Even ripped apart and rewritten, Henri Alain-Fournier's novel Le Grand Meaulnes (also known as The Lost Domain) is a striking piece of work. The thorny relationships between its brooding, restless hero Meaulnes, his beloved, beautiful Yvonne and the novel's level-headed yet tender-hearted narrator François gleam with emotion. The petty rivalries and wild dreams of this teenage world beautifully capture the turbulence of adolescent life, and the way its memories are cherished in adulthood.
Alex Went and Peter Fanning's musical version keeps the main themes intact but inevitably it loses much of the richness of detail - not to mention the intensity that the reader's own mind brings to such a fairytale. Characters such as Meaulnes are always better imagined than seen, and no matter how much he contorts his face in an expression of angst, Krishan Nursimooloo does not live up to the part of this great adventurer. It does not help that his voice, although strong, lacks variety and, occasionally, tunefulness.

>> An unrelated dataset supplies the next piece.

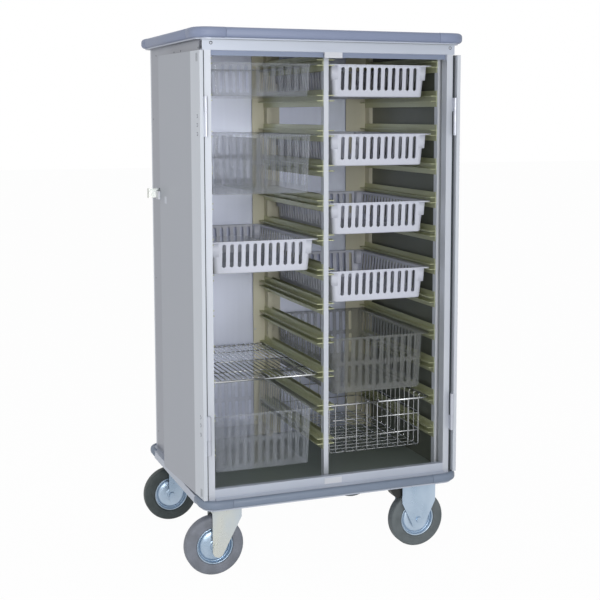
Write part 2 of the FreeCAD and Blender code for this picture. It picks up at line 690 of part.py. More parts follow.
def fixed_fork():
    x = FIXED_X
    z = WHEEL_R
    wide = BEAM_W / 2 - 2
    nose = [(27, 12), (22, 25), (12, 33)]
    line = [(x - wide, PLATE_Z), (x - wide, BASE_Z - 75)] + [(x - u, z - v) for u, v in nose]
    line += [(x, z - 36)] + [(x + u, z - v) for u, v in reversed(nose)]
    line += [(x + wide, BASE_Z - 75), (x + wide, PLATE_Z)]
    pivot = along_y(PIN_R, BRAKE_X, -FORK_IN - 1, FORK_IN + 1, BRAKE_Z)
    return caster_plate(x).fuse(cheeks(line)).fuse(pivot).fuse(axle(x)).removeSplitter()


def swivel_plate():
    low = BASE_Z - KING_DOWN
    king = Part.makeCylinder(KING_R, PLATE_Z - low, V(-CASTER_X, 0, low))
    nut = bar_z(sided(6, KING_R + NUT_OVER + 1, -CASTER_X, 0), low, low + 7)
    return caster_plate(-CASTER_X).fuse(king).fuse(nut)


def swivel_fork():
    x = -CASTER_X - TRAIL
    z = WHEEL_R
    inner = -CASTER_X + 28
    top_z = BASE_Z - CROWN_DOWN
    low_z = top_z - FORK_TOP_T
    line = [(x - 11, top_z), (x - 11, z - 20), (x - 5, z - 32), (x + 10, z - 38), (x + 22, z - 32)]
    line += [(inner, low_z - 20), (inner, top_z)]
    out = FORK_IN + CHEEK_T
    top = box(x - 11, inner, -out, out, low_z, top_z)
    crown = Part.makeCylinder(CROWN_R, PLATE_Z - 0.5 - top_z, V(-CASTER_X, 0, top_z))
    shape = top.fuse(cheeks(line)).fuse(crown)
    bore = Part.makeCylinder(KING_R + PIN_FIT, 40, V(-CASTER_X, 0, low_z - 6))
    return shape.cut(bore).fuse(axle(x)).removeSplitter()


def wheel(x):
    h = WHEEL_W / 2
    hub = FORK_IN - HUB_GAP
    edge = h - RIM_EDGE
    pocket = bar_y(sided(18, DISH_R, x, WHEEL_R), RIM_WEB / 2, h)
    rim = along_y(RIM_R, x, -edge, edge, WHEEL_R).cut([pocket, back(pocket)])
    rim = rim.fuse(bar_y(sided(18, HUB_R, x, WHEEL_R), -hub, hub))
    rim = rim.cut(along_y(AXLE_R + PIN_FIT, x, -hub, hub, WHEEL_R))
    tyre = along_y(WHEEL_R, x, -h, h, WHEEL_R).cut(along_y(RIM_R, x, -h, h, WHEEL_R))
    return rim, tyre


def moved_y(shape, y):
    out = shape.copy()
    out.translate(V(0, y, 0))
    return out


def brake_pedal():
    side = [(8, 14), (-64, 14), (-46, -20), (-30, -34), (8, -11)]
    pad = bar_y([(BRAKE_X + u, BRAKE_Z + v) for u, v in side], 8 - FORK_IN, FORK_IN - 8)
    return pad.cut(along_y(BORE_R, BRAKE_X, -30, 30, BRAKE_Z))


def casters():
    at = {"front": -CASTER_Y, "rear": CASTER_Y}
    save("fixed_caster_forks", [moved_y(fixed_fork(), y) for y in at.values()])
    save("swivel_caster_plates", [moved_y(swivel_plate(), y) for y in at.values()])
    for name, y in at.items():
        save(name + "_swivel_fork", [moved_y(swivel_fork(), y)])
        save(name + "_brake_pedal", [moved_y(brake_pedal(), y)])
        for kind, x in (("swivel", -CASTER_X - TRAIL), ("fixed", FIXED_X)):
            disc, tread = wheel(x)
            save(name + "_" + kind + "_wheel_rim", [moved_y(disc, y)])
            save(name + "_" + kind + "_tyre", [moved_y(tread, y)])


base_tray()
bumpers("base_bumper", HALF_W + TRAY_OUT_X, HALF_D + TRAY_OUT_Y,
        BASE_Z + BUMPER_UP, TRAY_Z + BUMPER_OVER, False)
bumpers("top_bumper", HALF_W + ROOF_OUT_X, HALF_D + ROOF_OUT_Y,
        ROOF_Z + TOP_BUMPER_UP, TOP_Z + TOP_BUMPER_OVER, True)
floor_panel()
front_sill()
front_uprights()
rear_corner_posts()
header_rail()
side_panels()
rear_panel()
roof()
front_posts()
rear_posts()
runners()
hinges()
doors()
lock()
door_catches()
door_keepers()
baskets()
dividers()
wire_shelf()
wire_basket()
casters()
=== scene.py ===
# %% [markdown]
# The cart's solid parts come from CAD as named nodes with their places and joints. Blender adds
# what a solid model does not carry: thin mouldings, bent wire, small edge radii, finishes, light
# and a camera. The parts could be modelled again here, but two models would then have to be kept
# in step. So the places and sizes come from the frame, and each new piece rides on the body that
# it belongs to.

# %% Load the frame
import math
import bmesh
import bpy
from mathutils import Matrix, Vector


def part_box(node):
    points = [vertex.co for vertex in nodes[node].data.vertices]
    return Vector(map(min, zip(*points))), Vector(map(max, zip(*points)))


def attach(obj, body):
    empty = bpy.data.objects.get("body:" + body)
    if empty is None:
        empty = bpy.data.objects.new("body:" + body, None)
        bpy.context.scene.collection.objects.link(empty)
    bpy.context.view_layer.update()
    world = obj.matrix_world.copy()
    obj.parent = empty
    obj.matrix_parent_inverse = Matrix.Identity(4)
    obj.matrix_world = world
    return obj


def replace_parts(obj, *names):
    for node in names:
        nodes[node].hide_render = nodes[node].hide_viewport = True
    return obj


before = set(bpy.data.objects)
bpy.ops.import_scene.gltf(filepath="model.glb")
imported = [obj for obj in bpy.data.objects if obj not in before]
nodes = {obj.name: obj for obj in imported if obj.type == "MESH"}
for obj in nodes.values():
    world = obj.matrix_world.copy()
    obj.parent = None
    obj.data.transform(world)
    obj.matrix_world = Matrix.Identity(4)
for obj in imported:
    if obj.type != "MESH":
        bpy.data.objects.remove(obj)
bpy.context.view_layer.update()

MM = 0.001
scene = bpy.context.scene

# %% [markdown]
# The camera stands where the photograph was taken, in front and to the left, a little below the
# cart's top. The photograph's verticals are parallel, as with a view camera. A level camera would
# need a large shift, which would cut the top off in the other views, so this one looks down a few
# degrees and keeps a small shift.

# %% Camera
CAM_AT = Vector((-1.4691, -4.0140, 1.5296))
CAM_YAW = 0.37525
CAM_PITCH = 0.10996
CAM_FOCAL_PX = 1189.25
CAM_SHIFT = (-0.04227, -0.09)
FRAME_PX = 600.0
SENSOR_MM = 36.0

cam_data = bpy.data.cameras.new("camera")
cam_data.sensor_width = SENSOR_MM
cam_data.lens = CAM_FOCAL_PX / FRAME_PX * SENSOR_MM
cam_data.shift_x, cam_data.shift_y = CAM_SHIFT
cam = bpy.data.objects.new("camera", cam_data)
scene.collection.objects.link(cam)
cam.location = CAM_AT
cam.rotation_euler = (math.pi / 2 - CAM_PITCH, 0.0, -CAM_YAW)
scene.camera = cam
print("camera", tuple(cam.location), "lens", round(cam_data.lens, 1), "mm")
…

But then, this is essentially a student production - written, directed and conducted by grown-ups but performed by teenagers from Shrewsbury School, of whom you can forgive much. At times that is not necessary: many of the soloists have lovely voices, and it is a pleasure to watch the subsidiary characters stealing the stage. Simon Hunka, as Yvonne's lovelorn brother Frantz, brings light to the cheesiest of music; so does Kerry Fairclough, playing his lost fiancee Valentine, although the hints of Madonna in her voice suggest she would make a better pop star. The couple's reconciliation at the end of the musical, moments before Frantz and Meaulnes are killed in Went and Fanning's sombre twists to the plot, is touchingly evoked.
The performance suffers mostly from the weakness of the company: the singing is uneven, due no doubt to the fact that only the soloists wear microphones, and the dancing inconsistent in its confidence. You would see work of this ambition and quality from few other schools, but it is hard not to feel that these youngsters are exposed on the Linbury Studio's huge stage, and would fare far better in a smaller fringe theatre.
But that is Alain-Fournier's novel in a nutshell: chasing after the greatest of dreams, no matter how ruinous they might prove to be.